On Summer Sundays and Bank Holidays, you can take the Malham Tarn shuttle bus from Skipton railway station up through some of the Dales’ loveliest scenery to beautiful Malham Cove, England’s highest lake, Malham Tarn, and the famous limestone pavements.
Cycling Cycling in the Yorkshire Dales offers something for just about everyone: from short, flat routes along quiet country lanes along the valley bottoms, to challenging long distance routes and dramatic off-road terrain for mountain bikers. So much so, in fact, that the Grand départ of 2014's Tour de France will travel through the National Park! Be sure to check out the gradients and terrain before setting out, as well as the weather forecast!
Mainline train services usually offer space to keep your bikes, however these spaces are limited and should always be reserved in advance to avoid disappointment, by calling up the train operator, or heading to your local railway station ticket office. Sadly, however, there are not currently facilities to bring bikes by bus to or around the Yorkshire Dales National Park.
The Yorkshire Dales now offers the fantastic option of electric bike hire, an eco-friendly way to allow technology to take some of the weight of your legs and enable you to explore the Dales by bike, maybe even getting up some steeper slopes than you might have imagined! Electric bike hire and charging is available at various points across the National Park, with e-bikhire.com: check out their site for more information, including bike hire points.
There are, of course, plenty of places for traditional bike hire: and often these cycle centres can offer you more than just a couple of wheels for the day. Pop by for friendly local advice, accessories, repairs and more – here are some of the cycle providers operating in the National Park: Dales Bike Centre Off the Rails Mountain Bike Skills Cycle Adventure
You can find a further list of bike providers and businesses in the Yorkshire Dales here.
The choice of routes for cyclists in the Dales is practically endless: check out some great day routes here, or some lengthier cycle touring itineraries, as well as a selection of cycle routes for families.
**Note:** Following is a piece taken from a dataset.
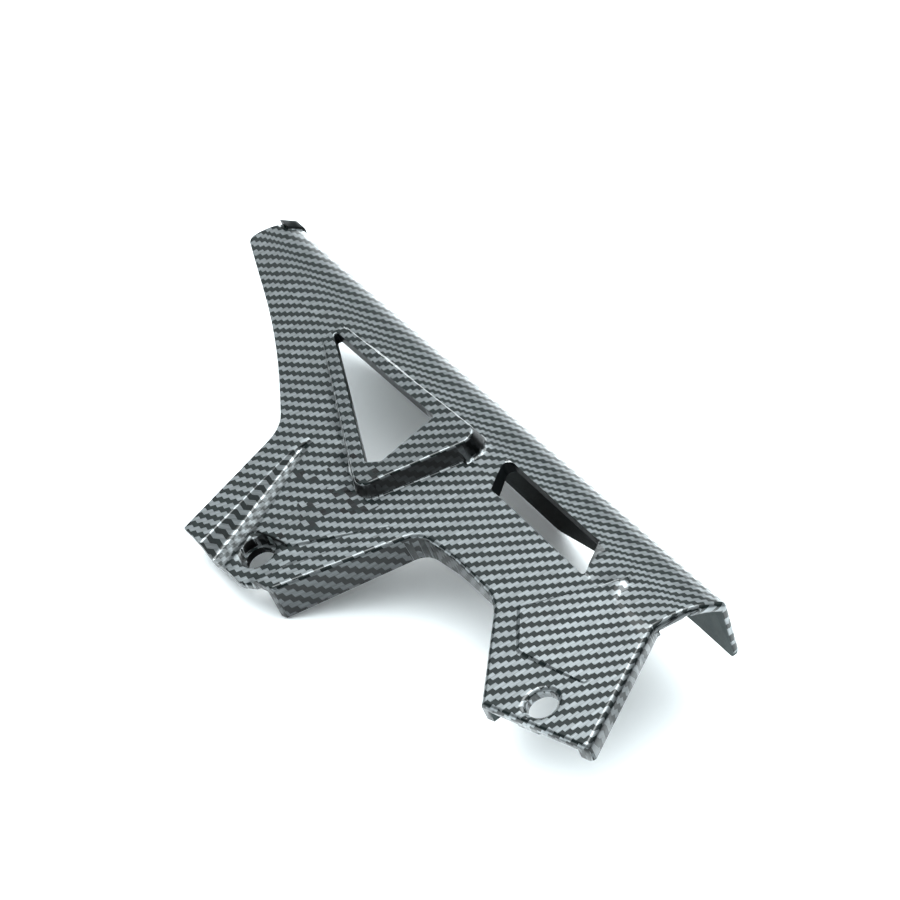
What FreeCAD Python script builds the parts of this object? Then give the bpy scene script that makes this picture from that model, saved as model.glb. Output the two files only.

Serious Mountain bikers can get some inspiration for mountain bike trips around the Yorkshire Dales too. The ultimate Dales cycling experience is the 130-mile circular Yorkshire Dales Cycleway, which takes in some of the most spectacular scenery in the National Park.
For more information, discover what Sustrans has been doing for cyclists and sustainable travellers in the Dales and across the country, and check out Greentraveller’s guide to cycling and horseriding in the Yorkshire Dales, the YDNPA's website: Cycle the Dales, and the Yorkshire Dales National Park Authority’s cycling page.
Maps and further information You can download a useful map on the Yorkshire Dales website, but for more maps, guides, information and expert local advice, head to one of the Yorkshire Dales National Park Authority’s visitor centres. The five centres are located in Aysgarth Falls, Grassington, Hawes, Malham, and Reeth.